*WHAT YOU NEED TO DO*: Pull out every line containing the string "that".
◇ ◇ ◇ ◇ ◇
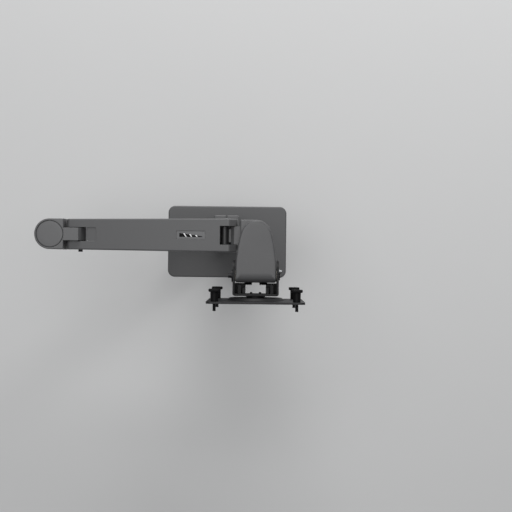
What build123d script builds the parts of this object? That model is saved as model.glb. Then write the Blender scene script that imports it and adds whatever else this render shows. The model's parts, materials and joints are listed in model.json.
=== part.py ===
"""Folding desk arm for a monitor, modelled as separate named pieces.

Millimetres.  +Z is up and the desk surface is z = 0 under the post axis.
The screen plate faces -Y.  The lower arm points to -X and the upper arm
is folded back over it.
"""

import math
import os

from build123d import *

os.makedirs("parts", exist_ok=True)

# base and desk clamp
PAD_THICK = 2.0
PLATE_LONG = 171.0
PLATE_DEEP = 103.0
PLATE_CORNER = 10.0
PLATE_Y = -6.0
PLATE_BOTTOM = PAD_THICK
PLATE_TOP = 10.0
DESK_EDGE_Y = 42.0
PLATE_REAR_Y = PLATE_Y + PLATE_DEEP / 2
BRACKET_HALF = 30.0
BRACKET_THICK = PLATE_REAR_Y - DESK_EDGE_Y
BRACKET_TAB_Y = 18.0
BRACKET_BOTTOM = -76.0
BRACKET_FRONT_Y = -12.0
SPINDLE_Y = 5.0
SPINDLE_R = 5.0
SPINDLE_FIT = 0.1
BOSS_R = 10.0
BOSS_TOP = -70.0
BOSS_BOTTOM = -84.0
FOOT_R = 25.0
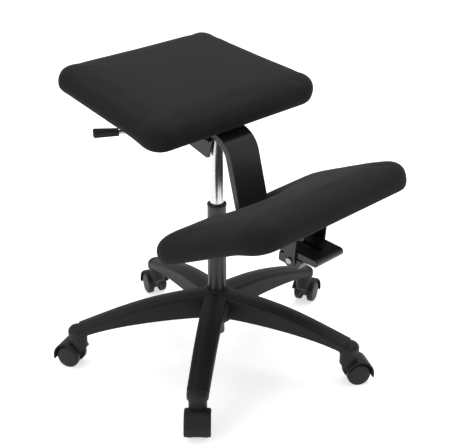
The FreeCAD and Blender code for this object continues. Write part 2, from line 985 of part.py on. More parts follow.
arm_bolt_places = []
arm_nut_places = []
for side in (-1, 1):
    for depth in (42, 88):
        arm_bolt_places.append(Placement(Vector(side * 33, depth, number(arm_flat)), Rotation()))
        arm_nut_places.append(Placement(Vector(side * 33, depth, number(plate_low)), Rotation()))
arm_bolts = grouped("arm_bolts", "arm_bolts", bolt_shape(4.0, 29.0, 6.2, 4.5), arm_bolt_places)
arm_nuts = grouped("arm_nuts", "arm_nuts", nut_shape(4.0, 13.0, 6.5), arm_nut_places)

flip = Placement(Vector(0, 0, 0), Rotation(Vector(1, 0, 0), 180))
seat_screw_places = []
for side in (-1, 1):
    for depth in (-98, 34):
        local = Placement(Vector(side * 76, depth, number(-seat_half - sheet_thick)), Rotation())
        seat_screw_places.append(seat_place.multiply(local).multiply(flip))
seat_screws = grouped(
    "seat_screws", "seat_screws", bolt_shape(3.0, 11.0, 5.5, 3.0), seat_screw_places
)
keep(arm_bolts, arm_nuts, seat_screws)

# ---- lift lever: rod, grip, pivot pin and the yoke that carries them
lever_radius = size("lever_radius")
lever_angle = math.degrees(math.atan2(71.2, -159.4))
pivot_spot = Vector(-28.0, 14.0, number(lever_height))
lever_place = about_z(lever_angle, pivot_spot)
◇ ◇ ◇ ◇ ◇
*CORRECT RESPONSE*:
What build123d script builds the parts of this object? That model is saved as model.glb. Then write the Blender scene script that imports it and adds whatever else this render shows. The model's parts, materials and joints are listed in model.json.
# ---- lift lever: rod, grip, pivot pin and the yoke that carries them